Previous release with stability improvements, audio transcription fixes, better chat/TTS/WhatsApp, memory/plugin/cron/subagent fixes. Also added bundled LM Studio integration, Codex provider support, and a new "Lean mode" for smaller local models (8B and up).

steipete: strict mode and Codex-as-harness for OpenClaw

Two experiments: (1) a "strict-agentic" execution contract that forces GPT-5.x to keep working instead of stopping at plans, and (2) pluggable harnesses so you can swap in Codex or Anthropic's SDK as the OpenClaw harness.

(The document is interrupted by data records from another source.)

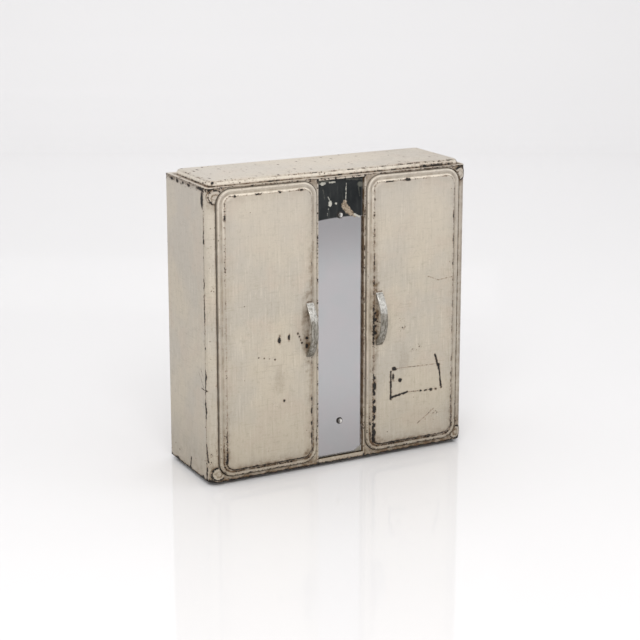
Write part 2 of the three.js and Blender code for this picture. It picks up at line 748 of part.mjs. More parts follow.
function addCase() {
  add(cabinet, 'top_panel', topPanel(), enamel);
  add(cabinet, 'bottom_panel', bottomPanel(), innerEnamel);
  add(cabinet, 'back_panel', backPanel(), innerEnamel);
  add(cabinet, 'front_frame', frontFrame(), enamel);
  for (const [name, side] of Object.entries(SIDES)) {
    add(cabinet, `${name}_side_panel`, onSide(side, sidePanel()), enamel);
    add(cabinet, `${name}_hanger_plate`, hangerPlate(side), steel);
    const lower = onSide(side, cornerBoss(BOSS_END));
    const upper = onSide(side, cornerBoss(CASE_HEIGHT - BOSS_END));
    add(cabinet, `${name}_lower_corner_boss`, lower, enamel);
    add(cabinet, `${name}_upper_corner_boss`, upper, enamel);
  }
}

function addMirror() {
  add(cabinet, 'mirror_glass', drilledSheet(0.4, GLASS_FRONT_Y, CARD_FRONT_Y - GAP), silvered);
  add(cabinet, 'mirror_card', drilledSheet(0.8, CARD_FRONT_Y, BAY_PANEL_Y - GAP), card);
  add(cabinet, 'mirror_bay_panel', bayPanel(), innerEnamel);
  for (const z of MIRROR_SCREW_LEVELS) {
    const level = z === MIRROR_SCREW_LOW_Z ? 'lower' : 'upper';
    add(cabinet, `${level}_mirror_screw`, mirrorScrew(z), nickel);
    add(cabinet, `${level}_mirror_washer`, mirrorWasher(z), rubber);
    add(cabinet, `${level}_mirror_nut`, mirrorNut(z), steel);
  }
}

function addDoor(name, side) {
  const door = new THREE.Group();
  const put = (part, geometry, material) => {
    add(door, `${name}_${part}`, onSide(side, geometry), material);
  };
  const seat = HANDLE_SEATS[name];
  put('door_skin', doorSkin(seat), enamel);
  put('door_liner', doorLiner(seat), innerEnamel);
  put('door_handle', handle(seat), nickel);
  put('door_strike', doorStrike(), steel);
  handleScrewLevels(seat).forEach((z, i) => {
    put(`handle_screw_${i === 0 ? 'lower' : 'upper'}`, handleScrew(seat.x, z), steel);
  });
  for (const [level, z] of Object.entries({ lower: 50, upper: 490 })) {
    put(`door_bumper_${level}`, doorBumper(z), rubber);
  }
  for (const [level, z] of Object.entries(HINGE_LEVELS)) {
    put(`hinge_arm_${level}`, hingeArm(z), steel);
  }
  cabinet.add(door);
}

function addDoorSeats(name, side) {
  for (const [level, z] of Object.entries(HINGE_LEVELS)) {
    add(cabinet, `${name}_hinge_bracket_${level}`, onSide(side, hingeBracket(z)), steel);
    add(cabinet, `${name}_hinge_pin_${level}`, onSide(side, hingePin(z)), steel);
  }
  add(cabinet, `${name}_door_catch`, onSide(side, doorCatch()), steel);
}

function addShelves() {
  for (const [level, z] of Object.entries(SHELF_LEVELS)) {
    add(cabinet, `${level}_shelf`, shelf(z), innerEnamel);
    for (const [name, side] of Object.entries(SIDES)) {
      add(cabinet, `${name}_shelf_bracket_${level}`, onSide(side, shelfBracket(z)), steel);
    }
  }
}

addCase();
addMirror();
for (const [name, side] of Object.entries(SIDES)) {
  addDoor(name, side);
  addDoorSeats(name, side);
}
addShelves();

const group = new THREE.Group();
cabinet.position.y = OVERALL_DEPTH / 2;
group.add(cabinet);

export default group;
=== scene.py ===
"""Looks for the enamelled steel wall cabinet: materials, light, floor and camera."""
import math

import bpy
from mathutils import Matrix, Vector


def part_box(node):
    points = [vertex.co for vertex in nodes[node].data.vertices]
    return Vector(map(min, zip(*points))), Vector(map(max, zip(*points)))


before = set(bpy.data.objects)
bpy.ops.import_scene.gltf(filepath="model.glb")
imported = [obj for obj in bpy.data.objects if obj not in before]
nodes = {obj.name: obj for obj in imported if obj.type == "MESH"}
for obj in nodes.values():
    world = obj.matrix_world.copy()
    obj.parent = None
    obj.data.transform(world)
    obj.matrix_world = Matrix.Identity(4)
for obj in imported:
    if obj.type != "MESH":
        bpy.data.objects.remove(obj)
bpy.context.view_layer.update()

# Lengths are in millimetres. The wall plane is the back of the case, and depths count from it.
MM = 1000
TOP_RISE = 10
WALL_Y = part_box("back_panel")[1].y * MM
CASE_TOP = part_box("top_panel")[1].z * MM - TOP_RISE
HALF_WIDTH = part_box("top_panel")[1].x * MM
FRONT = -181.0
SEAM = -166.0          # where the side's flat sheet turns into its rolled front edge
DOOR_CORNER = 27.0
FIELD_EDGE = 12.6      # from a door's outline to the edge of its pressed field
LABEL_WIDTH, LABEL_HEIGHT = 104.0, 52.0
GLASS_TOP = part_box("mirror_glass")[1].z * MM
SILVER_TOP = GLASS_TOP - 71.0


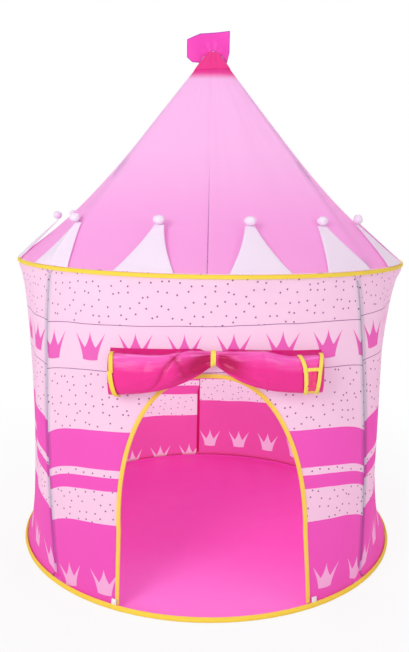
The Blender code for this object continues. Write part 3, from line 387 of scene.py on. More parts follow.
def makePlainCloth(name, tint, second, roughness, through, sheen=0.1, weave=0.0009, strength=0.3, specular=0.3,
                   hemTint=None, hemWidth=0.004, scale=5.0, foldShade=None, shine=(1.0, 1.0, 1.0, 1.0),
                   changes=(), paintedGleam=None):
    # Dyed cloth with slow colour changes, a weave, and a line of another shade along its hems
    made, tree = startFinish(name)
    cut, along, up = readCut(tree)
    shade = blendTint(tree, clouds(tree, cut, scale, 3.0), paint(*tint), paint(*second))
    edge = ~readValue(tree, "hem").above(hemWidth, hemWidth * 0.5)
    if hemTint:
        shade = blendTint(tree, edge, shade, paint(*hemTint))
    if paintedGleam:
        # Satin is crumpled in long soft folds, whose crests get a painted highlight; the same noise also bumps
        # the surface
        drawnOut = addNode(tree, "Mapping", {"Vector": cut, "Scale": (11.0, 52.0, 1.0)}).outputs[0]
        crumple = clouds(tree, drawnOut, 1.0, 2.0, 0.7)
        shade = blendTint(tree, crumple.eased(0.50, 0.68) * 0.8, shade, paint(*paintedGleam))
    # The colour changes along the cut, from one place on it to another; on the satin, the floor and the roof's
    # upper part this is painted light and shade
    for newTint, first, last in changes:
        shade = blendTint(tree, up.eased(first, last), shade, paint(*newTint))
    if foldShade:
        # Painted shade: little light gets down into the folds, so they are painted darker
        shade = blendTint(tree, readValue(tree, "fold").limited(3.4, -0.25), shade, paint(*foldShade))
    normal = weaveBump(tree, cut, along, up, weave, strength, edge * 1.5)
    if paintedGleam:
        normal = bump(tree, crumple, 0.8, 0.006, Normal=normal)
    clothShader(tree, shade, normal, roughness, through, sheen, specular, shine)
    return made


def makeTape(name, tint, second, through=0.12):
    # Ribbed binding tape; the cut runs along it, and two lines of stitches lie near its edges
    made, tree = startFinish(name)
    cut, along, up = readCut(tree)
    shade = blendTint(tree, clouds(tree, cut, 9.0, 2.0), paint(*tint), paint(*second))
    rib = (along * (2 * pi / 0.0011)).calc("SINE")
    dash = (along * (2 * pi / 0.0042)).calc("SINE").above(-0.3, 0.3)
    stitch = ~abs(readValue(tree, "hem") - 0.0018).above(0.0004, 0.0003) * dash
    shade = blendTint(tree, stitch * 0.5, shade, paint(255, 240, 150))
    clothShader(tree, shade, bump(tree, rib * 0.25 + stitch * 1.2, 0.4, 0.0004), 0.6, through, 0.1)
    return made


def makeHard(name, tint, second, roughness, metallic=0.0, scale=220.0, stretch=(1.0, 1.0, 0.05)):
    # Moulded, drawn or pultruded surfaces, with fine streaks along Z
    made, tree = startFinish(name)
    place = addNode(tree, "TexCoord").outputs["Object"]
    streak = clouds(tree, addNode(tree, "Mapping", {"Vector": place, "Scale": stretch}).outputs[0], scale, 4.0)
    shader = addNode(tree, "BsdfPrincipled", {
        "Base Color": blendTint(tree, streak, paint(*tint), paint(*second)), "Metallic": metallic,
        "Roughness": streak * 0.2 + (roughness - 0.1), "Normal": bump(tree, streak, 0.15, 0.0003)})
    addNode(tree, "OutputMaterial", {"Surface": shader.outputs[0]})
    return made


wallCloth = makeWallCloth("printed wall cloth", wallPrint["deep"])
# The back wall's copy paints its deep bands darker and redder: painted shade of the wall's inside, which is lit
# only through the pink cloth
shadedBackCloth = makeWallCloth("printed back wall cloth in painted shade", wallPrint["deepBackShaded"])
# The roof is painted paler towards its top: painted light. Under the cap it turns deep pink
roofCloth = makePlainCloth("pink roof cloth", (255, 196, 248), (254, 190, 246), 0.50, 0.50, 0.1,
                           hemTint=(150, 92, 150), hemWidth=0.0009,
                           changes=(((255, 216, 252), 0.05, 0.40), ((246, 74, 166), 0.630, 0.664)))
# The floor is painted paler at its front, near the door: a painted sheen of the light that falls in there;
# further back it keeps its deeper pink
floorCloth = makePlainCloth("deep pink floor cloth", (255, 132, 224), (255, 120, 216), 0.40, 0.0, 0.35,
                            specular=0.5, changes=(((255, 84, 200), -0.50, -0.12),))
merlonCloth = makePlainCloth("white-pink merlon cloth", (254, 243, 254), (250, 232, 250), 0.45, 0.20,
                             0.2, hemTint=(244, 205, 236), hemWidth=0.002)
# Painted light and shade on the satin: paler where the roll's top faces up, darker down its front, and darker
# again as painted shade in a strip along the sewn top edge and at its ends
satinCloth = makePlainCloth("magenta satin", (252, 104, 196), (248, 92, 186), 0.30, 0.03, 0.0, weave=0.0005,
                            strength=0.12, specular=0.34, hemTint=(206, 12, 112), hemWidth=0.006,
                            foldShade=(186, 0, 84), shine=(1.0, 0.80, 0.95, 1.0),
                            changes=(((234, 44, 142), 0.024, 0.064), ((206, 12, 112), 0.0140, 0.0110)),
                            paintedGleam=(255, 150, 224))
paneCloth = makePlainCloth("red-pink pane cloth", (226, 0, 84), (250, 70, 140), 0.24, 0.0, 0.0, weave=0.0007,
                           strength=0.3, specular=0.5, scale=110.0)
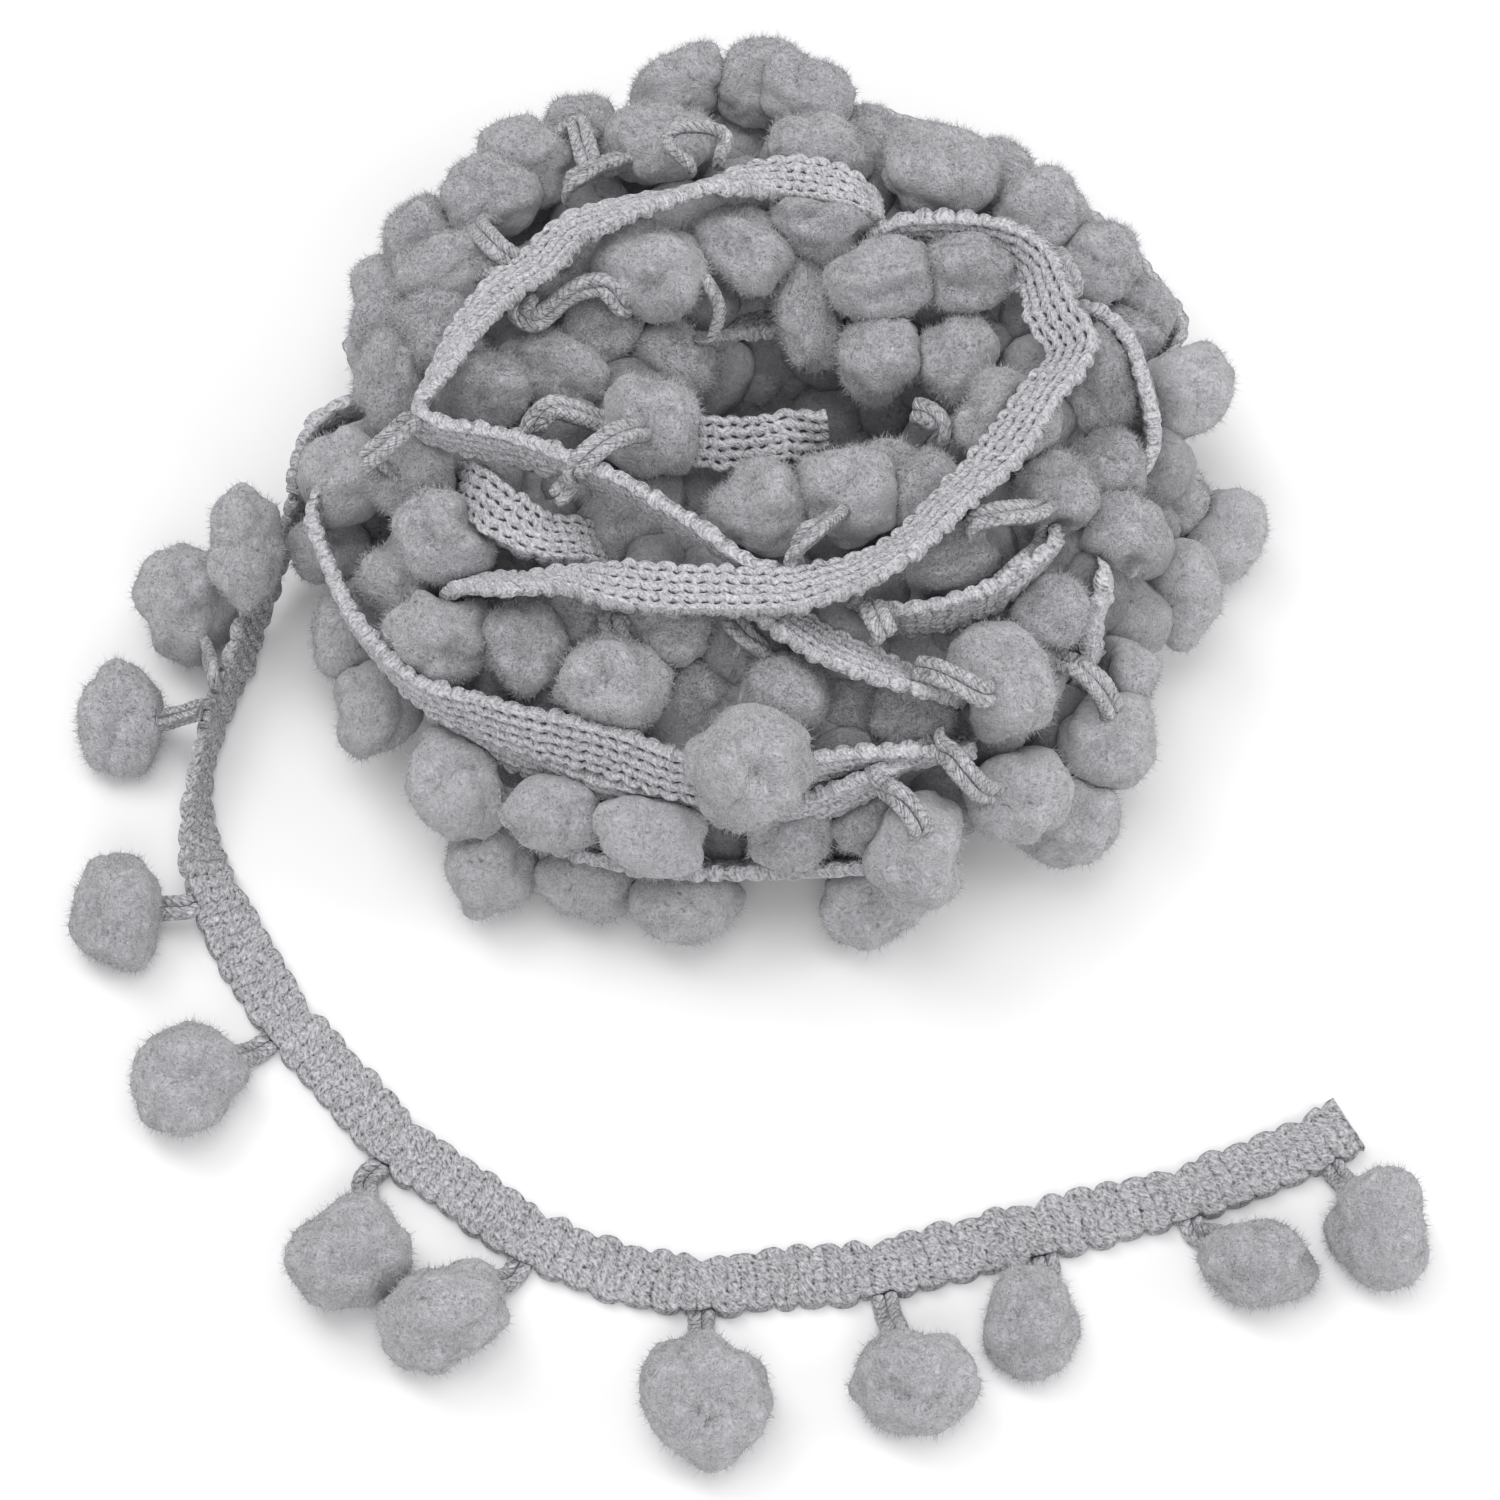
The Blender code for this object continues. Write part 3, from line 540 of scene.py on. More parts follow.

Codex Scratchpad — upcoming feature

OpenAI is working on "Scratchpad" for Codex — a TODO list view where you can start multiple parallel chats. Aimed at the upcoming Codex Superapp.


Other Notable Items

Latent Space pod: AI changing software teams

Conversation with @staysaasy covering AI budget management becoming an individual-level problem, build-vs-buy in the AI era, review fatigue as a real danger, and how AI may augment executives before replacing juniors.

Jerry Liu: ParseBench — OCR benchmark for enterprise docs

LlamaIndex open-sourced ParseBench, evaluating 14 document parsers across tables, charts, content faithfulness, formatting, and visual grounding. ~2,000 human-verified enterprise document pages with 167K+ test rules.

GitHub Stacked PRs — private preview

Jared Palmer announced stacked PRs on GitHub are now in private preview with a waitlist.

Apple silently rolled out automated app review

Automated review is the first stage now, flagging SDKs with attribution data as ads and Firebase anonymous auth as login flows. Fix: add a note in App Review Information clarifying.

gemini-cli headless mode blocks you for "automated queries"

Google's gemini-cli has a headless mode for running in automated scripts, but if you actually use it that way, Google cuts you off for sending "automated queries." RT'd by steipete with widespread disbelief.

Spain's Cloudflare blocks are breaking Docker

Theo flagged that Spain's aggressive Cloudflare blocks are now affecting Docker pulls.

Simon Willison: AI security research tracking

Started a new blog tag for AI-powered security research stories, 11 posts already. Also wrote up Anthropic's Project Glasswing (Claude Mythos Preview for cyber defense).

LLMJunky: Limux 0.1.13

Update for the GPU-accelerated terminal workspace manager for Linux (Rust, Ghostty engine). Fixes for x11, Arch, Fedora, and AVX-512.